1. FEC penalty — A narrow regulatory finding with a concrete price tag
The clearest, documented instance of financial impropriety is the Federal Election Commission’s imposition of an $18,000 fine on Turning Point Action for failing to disclose reportable contributions totaling $33,795 from donors who gave more than $200, according to a complaint by Citizens for Responsibility and Ethics in Washington that led to the enforcement action [1]. This is a narrow regulatory determination focused on disclosure compliance rather than a broader finding of embezzlement or fraud; the fine reflects an administrative remedy for reporting violations. The factual record here is specific: an FEC proceeding resulted in a monetary penalty tied to missed statutory disclosure thresholds, making this the most concrete, publicly documented piece of the financial impropriety puzzle around Kirk’s political arm [1].
2. Arizona complaint — Allegations of “dark money” and missing donor disclosures
State-level complaints allege that Turning Point USA’s political arms violated Arizona’s Voters’ Right to Know Act by failing to reveal funders who contributed to a campaign supporting Representative Andy Biggs’ gubernatorial bid. The complaint claims Turning Point Action and Turning Point PAC did not file required financial disclosures, including identifying donors giving above statutory thresholds, which would constitute a state-level disclosure violation if proven [2]. These allegations are procedural and civil in nature: they assert noncompliance with disclosure statutes rather than alleging criminal misappropriation.

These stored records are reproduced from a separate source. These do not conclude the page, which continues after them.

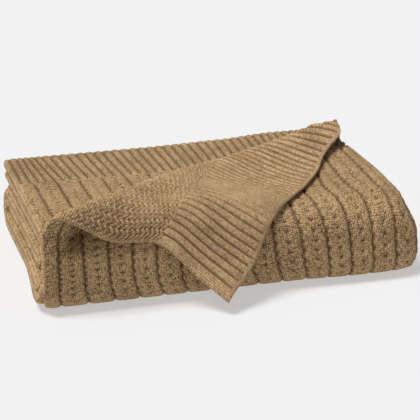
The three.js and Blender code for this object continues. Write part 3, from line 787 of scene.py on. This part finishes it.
def makeFloor():
    half = studio["floorSize"] / 2
    corners = [(-half, -half, 0), (half, -half, 0), (half, half, 0), (-half, half, 0)]
    mesh = bpy.data.meshes.new("paleFloor")
    mesh.from_pydata(corners, [], [(0, 1, 2, 3)])
    floor = bpy.data.objects.new("paleFloor", mesh)
    bpy.context.collection.objects.link(floor)
    material = bpy.data.materials.new("palePaper")
    material.use_nodes = True
    paper = material.node_tree.nodes["Principled BSDF"]
    paper.inputs["Base Color"].default_value = studio["floorColour"] + (1,)
    paper.inputs["Roughness"].default_value = studio["floorRoughness"]
    # painted light: the floor's glow lightens the shadows cast on it
    paper.inputs["Emission Color"].default_value = (1, 1, 1, 1)
    paper.inputs["Emission Strength"].default_value = studio["floorGlow"]
    mesh.materials.append(material)


def makeLights():
    world = bpy.data.worlds.new("softSky")
    world.use_nodes = True
    sky = world.node_tree.nodes["Background"]
    sky.inputs["Color"].default_value = studio["skyColour"] + (1,)
    sky.inputs["Strength"].default_value = studio["skyStrength"]
    bpy.context.scene.world = world
    light = bpy.data.lights.new("softKey", "SUN")
    light.energy = studio["sunStrength"]
    light.angle = math.radians(studio["sunAngleDeg"])
    lamp = bpy.data.objects.new("softKey", light)
    lamp.rotation_euler = Vector(studio["sunFrom"]).to_track_quat("Z", "Y").to_euler()
    bpy.context.collection.objects.link(lamp)


def makeCamera():
    azimuth, elevation = (math.radians(studio[key]) for key in ("cameraAzimuthDeg", "cameraElevationDeg"))
    look = Vector((math.sin(azimuth) * math.cos(elevation), math.cos(azimuth) * math.cos(elevation),
                   -math.sin(elevation)))
    lens = bpy.data.cameras.new("camera")
    lens.lens = studio["lensMm"]
    lens.sensor_width = studio["sensorMm"]
    camera = bpy.data.objects.new("camera", lens)
    camera.location = Vector(studio["cameraAim"]) - look * studio["cameraDistance"]
    camera.rotation_euler = look.to_track_quat("-Z", "Y").to_euler()
    bpy.context.collection.objects.link(camera)
    bpy.context.scene.camera = camera


makeFloor()
makeLights()
makeCamera()
bpy.context.scene.view_settings.view_transform = "Standard"
print("studio set")
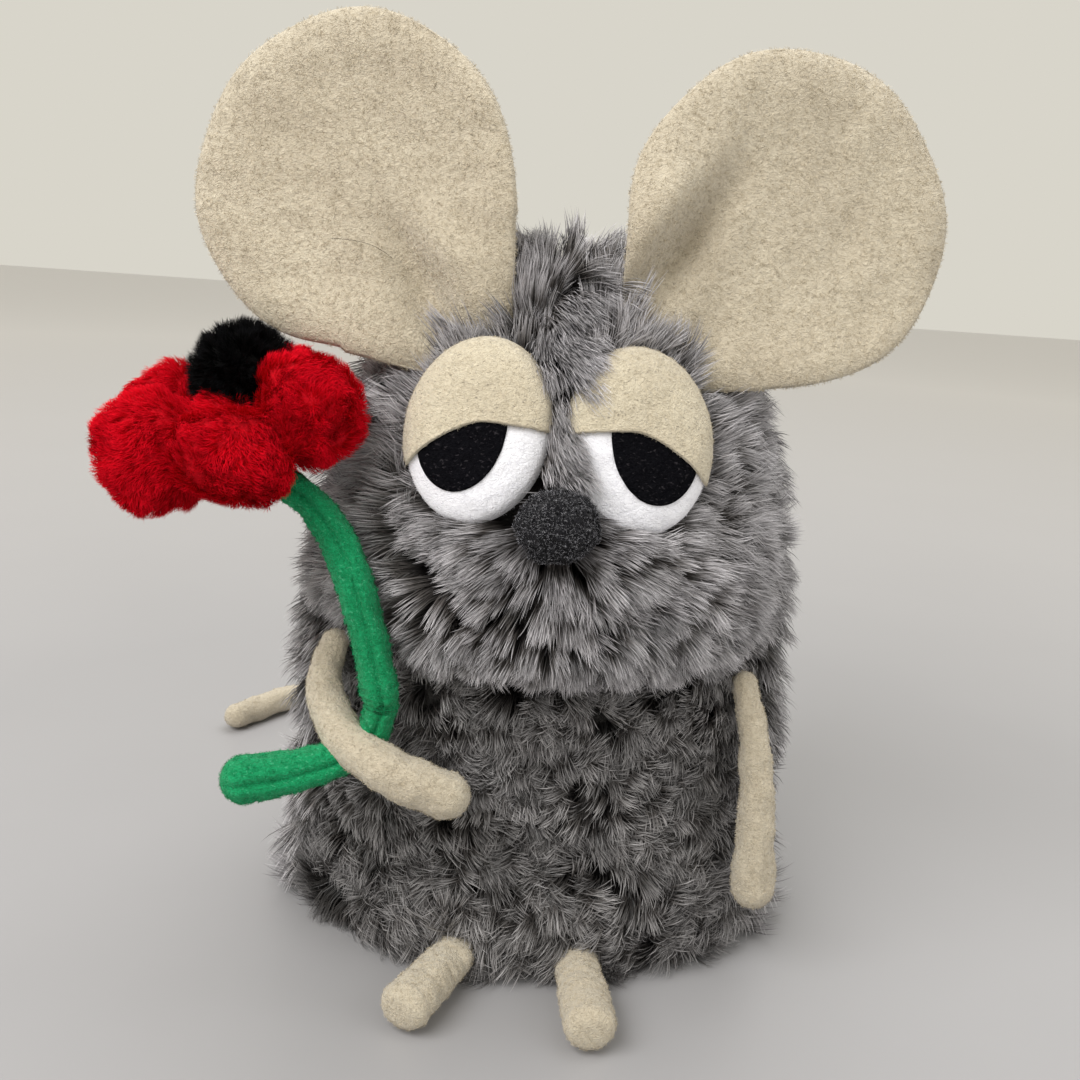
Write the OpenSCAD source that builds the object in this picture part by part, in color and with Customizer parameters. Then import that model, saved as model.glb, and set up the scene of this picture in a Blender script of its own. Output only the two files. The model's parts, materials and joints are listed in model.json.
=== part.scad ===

The complaint’s public framing underscores concerns about opaque funding in politically active nonprofits and invites state enforcement or court resolution to determine whether legal violations occurred [2].
3. Broader claims of mismanagement — Media reports and internal critiques
Beyond formal enforcement, reporting and commentary on Turning Point USA point to broader concerns about spending and organizational transparency, including accusations of mismanagement and lack of clarity around financial practices. Journalistic accounts and critics on the right and left have described a backdrop of internal controversy over how funds are used, though these reports often conflate governance critiques, political controversy, and alleged disclosure failures into a broader narrative of fiscal impropriety without always producing documentary proof of criminal wrongdoing [3] [4]. The distinction matters: public accusations and patterns of questionable governance can erode credibility, but they do not substitute for regulatory findings or criminal indictments.

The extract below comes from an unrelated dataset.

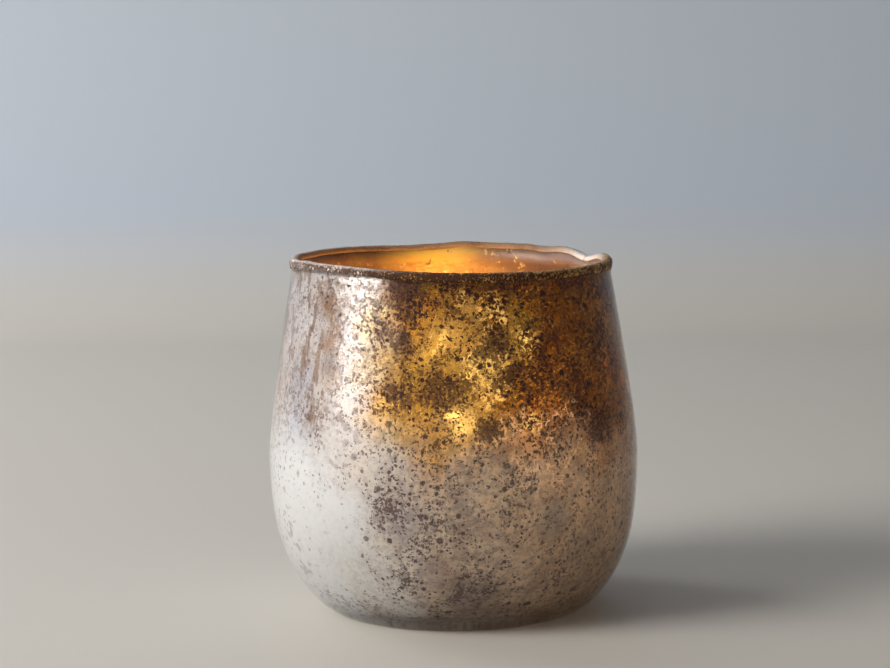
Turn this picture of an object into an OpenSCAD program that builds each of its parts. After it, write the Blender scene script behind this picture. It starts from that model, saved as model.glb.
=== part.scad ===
// Tealight holder: a blown tumbler of silvered glass with a tealight standing inside it.
// Origin at the centre of the foot, on the table. +Z is up. Sizes are in millimetres.

/* [Vessel] */
// Largest outside diameter, at the belly
belly_d = 96; // [90:1:104]
// Height of the belly above the table
belly_z = 41; // [37:0.5:45]
// Outside diameter of the foot
foot_d = 66; // [60:1:70]
// Outside diameter of the wall at the neck
neck_d = 82.8; // [78:0.1:86]
// Height of the neck, where the blown wall stops and the hand-worked collar begins
neck_z = 86.4; // [80:0.1:96]
// Fullness of the heel: higher is squarer in height
heel_rise = 2.7; // [2:0.1:3.2]
// Fullness of the heel: higher is rounder in plan
heel_round = 1.4; // [1.2:0.1:2.2]
// How late the wall draws in above the belly
draw_in = 1.22; // [1.1:0.01:1.6]
// Wall thickness at the belly
belly_wall = 2.4; // [2:0.1:3]
// Wall thickness at the neck
neck_wall = 2.1; // [1.9:0.1:2.2]
// Height of the inside floor above the table
floor_z = 6; // [5:0.5:9]
// Diameter of the inside floor before it turns up into the heel
floor_d = 54; // [48:1:56]
// Depth of the hollow under the foot
punt_h = 1.5; // [1:0.1:2.5]
// Width of the ring that the foot stands on
foot_ring = 6; // [4:0.5:8]

/* [Lip] */
// Thickness of the rolled bead
lip_bead_w = 2.4; // [2.3:0.1:3.2]
// Height from the neck to the middle of the bead
lip_rise = 3.3; // [3.2:0.1:4.5]
// Height of the rounded crown above the middle of the bead
lip_crown = 1.15; // [0.9:0.05:1.4]
// How far the gilt layer reaches down from the middle of the bead
gilt_drop = 1.3; // [1:0.1:1.4]
// Thickness of the gilt layer on the lip
gilt_t = 0.15; // [0.1:0.05:0.2]
// Gap under the gilt layer and above the coats, so that they never overlap
gilt_gap = 0.02; // [0.01:0.01:0.05]

/* [Coats] */
// Thickness of the silver coat inside the glass
silver_t = 0.12; // [0.1:0.02:0.2]
// Thickness of the lacquer that backs the silver
lacquer_t = 0.12; // [0.1:0.02:0.2]

/* [Tealight] */
// Outside diameter of the cup's wall at its top
cup_d = 38; // [36:0.5:39]
// Height of the cup
cup_h = 15.5; // [14:0.5:18]
// Thickness of the cup's sheet
cup_t = 0.25; // [0.2:0.05:0.4]
// Height of the wax at the cup's wall, above the cup's base
wax_h = 12; // [10:0.5:13]
// Diameter of the melt pool
pool_d = 30; // [20:1:33]
// Depth of the melt pool
pool_h = 1.4; // [1:0.1:2]
// Diameter of the wick
wick_d = 1.6; // [1.2:0.1:2.2]
// Height of the wick's upright part above the pool
wick_stand = 4.2; // [3:0.2:6]
// Length of the wick's bent tip
wick_tip = 2.6; // [2:0.2:4]
// Lean of the wick's bent tip from the vertical
wick_lean = 38; // [20:1:50]
// Diameter of the tab that holds the wick upright
tab_d = 13; // [11:0.5:15]
// Height of the tab's neck
tab_neck_h = 4; // [3:0.5:5]

/* [Hidden] */

HEEL_STEPS = 22;        // sides of the outline from the foot to the belly
WALL_STEPS = 16;        // sides of the outline from the belly to the neck
FLOOR_STEPS = 6;        // sides of the hollow under the foot
LIP_SIDES = 90;         // sides of the lip around the opening
LIP_ARC = 8;            // sides of the lip's rounded crown
ROUND = 96;

belly_r = belly_d / 2;
neck_r = neck_d / 2;
lip_r = neck_r - neck_wall / 2;                 // middle of the wall at the neck
collar_half = neck_wall / 2 + 0.06;             // half the collar's thickness, a hair over the wall's
seat_z = floor_z + silver_t + lacquer_t;        // where the tealight stands

// Dips (negative) and ears (positive) of the hand-worked lip, counterclockwise from +X:
// [direction in degrees, height in mm, half-width in degrees]
LIP_WAVES = [
    [25, -1.6, 9], [50, -0.45, 6], [85, 0.4, 6], [108, -0.4, 14], [150, 0.35, 24],
    [172, 0.4, 8], [205, 0.3, 7], [222, 1, 30], [315, -0.5, 38], [345, -0.25, 8]
];

tab_t = 0.3;                                    // sheet of the wick's tab
tab_neck_r = wick_d / 2 + tab_t;
cup_foot_r = cup_d / 2 - 1;                     // radius of the cup's base
cup_panel_r = cup_foot_r - 3.5;                 // edge of the raised middle of the base
cup_panel_h = 0.6;
cup_curl_r = 0.55;                              // radius of the curled rim
cup_wall_top_z = seat_z + cup_h - cup_curl_r;   // where the wall meets the curl
cup_inside_z = seat_z + cup_panel_h + cup_t;    // top of the base's raised middle
wax_z = seat_z + wax_h;
pool_z = wax_z - 0.5;                           // surface of the melted wax
wick_top_z = pool_z + wick_stand;

// Radius of the blown outline at height z: a full heel up to the belly, then a slow draw
// inward up to the neck. Both the outside and the inside of the glass follow it.
function blown_r(z, bottom_r, bottom_z, widest_r, top_r) =
    z <= belly_z
    ? bottom_r + (widest_r - bottom_r)
        * pow(1 - pow((belly_z - z) / (belly_z - bottom_z), heel_rise), 1 / heel_round)
    : widest_r - (widest_r - top_r) * pow((z - belly_z) / (neck_z - belly_z), draw_in);

// Points of that outline from its bottom edge up to the neck, closest together at the heel
function blown_outline(bottom_r, bottom_z, widest_r, top_r) = [
    for (i = [0 : HEEL_STEPS + WALL_STEPS])
        let (z = i <= HEEL_STEPS
            ? bottom_z + (belly_z - bottom_z) * pow(i / HEEL_STEPS, 1.8)
            : belly_z + (neck_z - belly_z) * (i - HEEL_STEPS) / WALL_STEPS)
        [blown_r(z, bottom_r, bottom_z, widest_r, top_r), z]
];

// Outline of the inside of the glass, moved inward by inset
function inside_outline(inset) = blown_outline(
    floor_d / 2 - inset, floor_z + inset, belly_r - belly_wall - inset, neck_r - neck_wall - inset);

function reversed(points) = [for (i = [len(points) - 1 : -1 : 0]) points[i]];

// Height of the lip's wave at an angle around the opening
function lip_wave(angle) = sum_waves(angle, 0);
function sum_waves(angle, i) =
    i == len(LIP_WAVES) ? 0 :
    let (turn = abs((angle - LIP_WAVES[i][0] + 540) % 360 - 180))
    LIP_WAVES[i][1] * exp(-pow(turn / LIP_WAVES[i][2], 2)) + sum_waves(angle, i + 1);

// Height of the middle of the bead at an angle around the opening
function bead_z(angle) = neck_z + lip_rise + lip_wave(angle);

// Rounded bead at an angle, from its inner shoulder over the crown to its outer shoulder.
// grow thickens it all round, for the layer on top.
function bead_section(angle, grow) =
    let (half = lip_bead_w / 2 + grow, shoulder = collar_half + grow, middle = bead_z(angle))
    concat(
        [[lip_r - shoulder, middle - gilt_drop]],
        [for (i = [0 : LIP_ARC])
            let (turn = 180 - 180 * i / LIP_ARC)
            [lip_r + half * cos(turn), middle + (lip_crown + grow) * sin(turn)]],
        [[lip_r + shoulder, middle - gilt_drop]]
    );

// Section of the glass above the neck: an upright collar with the bead on top
function lip_section(angle) = concat(
    [[lip_r - collar_half, neck_z]], bead_section(angle, 0), [[lip_r + collar_half, neck_z]]);

// Section of a coat on the inside of the collar, between two insets, up to the gilt
function collar_coat(angle, outer_inset, inner_inset) =
    let (outer_r = lip_r - collar_half - outer_inset, inner_r = lip_r - collar_half - inner_inset,
        top_z = bead_z(angle) - gilt_drop - gilt_gap)
    [[inner_r, neck_z], [inner_r, top_z], [outer_r, top_z], [outer_r, neck_z]];

// Closed ring swept around the opening through sections given as [radius, height] points
module swept_ring(sections) {
    rings = len(sections);
    sides = len(sections[0]);
    points = [
        for (i = [0 : rings - 1])
            let (angle = 360 * i / rings)
            for (p = sections[i]) [p[0] * cos(angle), p[0] * sin(angle), p[1]]
    ];
    faces = [
        for (i = [0 : rings - 1], j = [0 : sides - 1])
            let (
                a = i * sides + j,
                b = i * sides + (j + 1) % sides,
                c = ((i + 1) % rings) * sides + (j + 1) % sides,
                d = ((i + 1) % rings) * sides + j
            )
            each [[a, c, b], [a, d, c]]
    ];
    polyhedron(points = points, faces = faces, convexity = 6);
}

// Thin skin on the inside of the glass, between two insets from it
module inside_skin(outer_inset, inner_inset) {
    outer = inside_outline(outer_inset);
    inner = inside_outline(inner_inset);
    rotate_extrude($fn = ROUND)
        polygon(concat(
            [[0, floor_z + outer_inset]], outer, reversed(inner), [[0, floor_z + inner_inset]]));
    swept_ring([
        for (i = [0 : LIP_SIDES - 1]) collar_coat(360 * i / LIP_SIDES, outer_inset, inner_inset)
    ]);
}

module glass_vessel() {
    punt_r = foot_d / 2 - foot_ring;
    punt = [
        for (i = [0 : FLOOR_STEPS])
            let (r = punt_r * i / FLOOR_STEPS)
            [r, punt_h * (1 - pow(r / punt_r, 2))]
    ];
    color("lightgoldenrodyellow", 0.5) {
        rotate_extrude($fn = ROUND)
            polygon(concat(
                punt,
                blown_outline(foot_d / 2, 0, belly_r, neck_r),
                reversed(inside_outline(0)),
                [[0, floor_z]]));
        swept_ring([for (i = [0 : LIP_SIDES - 1]) lip_section(360 * i / LIP_SIDES)]);
    }
}

module silver_coat() {
    color("silver")
        inside_skin(0, silver_t);
}

module backing_lacquer() {
    color("darkgoldenrod")
        inside_skin(silver_t, silver_t + lacquer_t);
}

module lip_gilding() {
    color("saddlebrown")
        swept_ring([
            for (i = [0 : LIP_SIDES - 1])
                let (angle = 360 * i / LIP_SIDES)
                concat(bead_section(angle, gilt_t), reversed(bead_section(angle, gilt_gap)))
        ]);
}

// Outline of the cup's inside up to the given height, from the axis out to the wall
function cup_inside(top_z) =
    let (
        heel_z = seat_z + 3 * cup_t,
        slope = (cup_d / 2 - cup_foot_r) / (cup_wall_top_z - heel_z),
        wall_r = cup_foot_r - cup_t + slope * (top_z - heel_z)
    )
    [
        [0, cup_inside_z],
        [cup_panel_r - cup_t, cup_inside_z],
        [cup_panel_r + cup_t, seat_z + cup_t],
        [cup_foot_r - 3 * cup_t, seat_z + cup_t],
        [cup_foot_r - cup_t, seat_z + 3 * cup_t],
        [wall_r, top_z]
    ];

// Pressed aluminium cup with a raised middle and a curled rim
module tealight_cup() {
    outside = [
        [0, seat_z + cup_panel_h],
        [cup_panel_r - cup_t, seat_z + cup_panel_h],
        [cup_panel_r, seat_z],
        [cup_foot_r - 3 * cup_t, seat_z],
        [cup_foot_r, seat_z + 3 * cup_t],
        [cup_d / 2, cup_wall_top_z]
    ];
    color("gainsboro") {
        rotate_extrude($fn = ROUND)
            polygon(concat(outside, reversed(cup_inside(cup_wall_top_z))));
        translate([0, 0, cup_wall_top_z])
            rotate_extrude($fn = ROUND)
                translate([cup_d / 2 + cup_curl_r / 2, 0])
                    circle(r = cup_curl_r, $fn = 24);
    }
}

// Room that the wick's tab takes up inside the wax
module tab_body() {
    translate([0, 0, cup_inside_z])
        cylinder(h = tab_t, d = tab_d, $fn = ROUND);
    translate([0, 0, cup_inside_z])
        cylinder(h = tab_neck_h, r = tab_neck_r, $fn = ROUND);
}

module pool_body() {
    bowl_r = pool_d / 2;
    rotate_extrude($fn = ROUND)
        polygon([
            [0, pool_z - pool_h],
            [bowl_r - pool_h, pool_z - pool_h],
            [bowl_r, pool_z],
            [0, pool_z]
        ]);
}

module wick_bore() {
    translate([0, 0, cup_inside_z])
        cylinder(h = wax_z, d = wick_d, $fn = ROUND);
}

// Wax with a worn hollow in its top, where the flame has melted it
module wax() {
    color("ivory")
        difference() {
            rotate_extrude($fn = ROUND)
                polygon(concat(
                    cup_inside(wax_z),
                    [[pool_d / 2 + 1, wax_z], [pool_d / 2, pool_z], [0, pool_z]]));
            pool_body();
            tab_body();
            wick_bore();
        }
}

module melt_pool() {
    color("lightyellow")
        difference() {
            pool_body();
            wick_bore();
        }
}

// Braided wick: upright through the wax, with a burnt tip that leans to one side
module wick() {
    color("dimgray") {
        translate([0, 0, cup_inside_z])
            cylinder(h = wick_top_z - cup_inside_z, d = wick_d, $fn = ROUND);
        translate([0, 0, wick_top_z]) {
            sphere(d = wick_d, $fn = ROUND);
            rotate([0, wick_lean, 0])
                cylinder(h = wick_tip, d = wick_d, $fn = ROUND);
        }
    }
}

// Tinplate tab that holds the wick upright: a round plate with a crimped neck
module wick_tab() {
    color("slategray")
        difference() {
            tab_body();
            wick_bore();
        }
}

glass_vessel();
silver_coat();
backing_lacquer();
lip_gilding();
tealight_cup();
wax();
melt_pool();
wick();
wick_tab();
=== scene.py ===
"""The looks of the tealight holder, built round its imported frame. Metres, +Z up, front towards -Y."""

import math

import bpy
import numpy as np
from mathutils import Matrix, Vector, noise


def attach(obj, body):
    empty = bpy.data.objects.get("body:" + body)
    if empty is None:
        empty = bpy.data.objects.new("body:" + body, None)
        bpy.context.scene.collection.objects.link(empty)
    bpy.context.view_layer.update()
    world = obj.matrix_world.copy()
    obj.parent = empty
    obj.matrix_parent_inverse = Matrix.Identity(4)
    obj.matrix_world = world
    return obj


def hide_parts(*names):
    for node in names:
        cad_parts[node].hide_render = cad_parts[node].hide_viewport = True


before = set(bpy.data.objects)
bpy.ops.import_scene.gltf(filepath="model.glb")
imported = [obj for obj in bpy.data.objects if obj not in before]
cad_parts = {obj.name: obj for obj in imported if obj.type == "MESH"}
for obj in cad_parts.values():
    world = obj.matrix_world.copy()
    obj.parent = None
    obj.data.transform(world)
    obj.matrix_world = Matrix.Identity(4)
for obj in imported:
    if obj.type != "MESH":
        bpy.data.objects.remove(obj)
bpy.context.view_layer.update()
MM = 0.001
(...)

4. What is documented versus what remains alleged — parsing the evidence
Documentary evidence currently supports two categories: (A) a confirmed FEC enforcement action addressing specific undisclosed contributions to Turning Point Action, and (B) pending state complaints and media allegations alleging failure to file disclosures and mismanagement. The FEC fine is a verifiable administrative outcome tied to a quantifiable sum and specific reporting failures [1]. The Arizona complaint and reporting alleging violations of state dark money laws represent unresolved legal claims that could prompt further enforcement or litigation if investigators substantiate the filings [2]. Reports of broader spending scandals remain at the level of investigative journalism and political critique, requiring further documentary or judicial corroboration to elevate them to proven legal wrongdoing [4].
5. Motives, agendas, and why context matters now
Accusations come from a mix of watchdog groups, media outlets, political opponents, and critics within the conservative movement; each actor has a plausible agenda—accountability groups press disclosure, media outlets report controversies, and political adversaries may amplify allegations for electoral advantage. The complaint by Citizens for Responsibility and Ethics in Washington that triggered the FEC fine is a watchdog action seeking compliance with federal law, while Arizona filings come from state actors and advocates emphasizing state disclosure rules [1] [2]. Scrutiny intensified amid internal conservative disputes over spending and messaging at Turning Point USA, so readers must weigh legal findings separately from political attacks and allow regulatory processes to determine culpability on outstanding claims [4].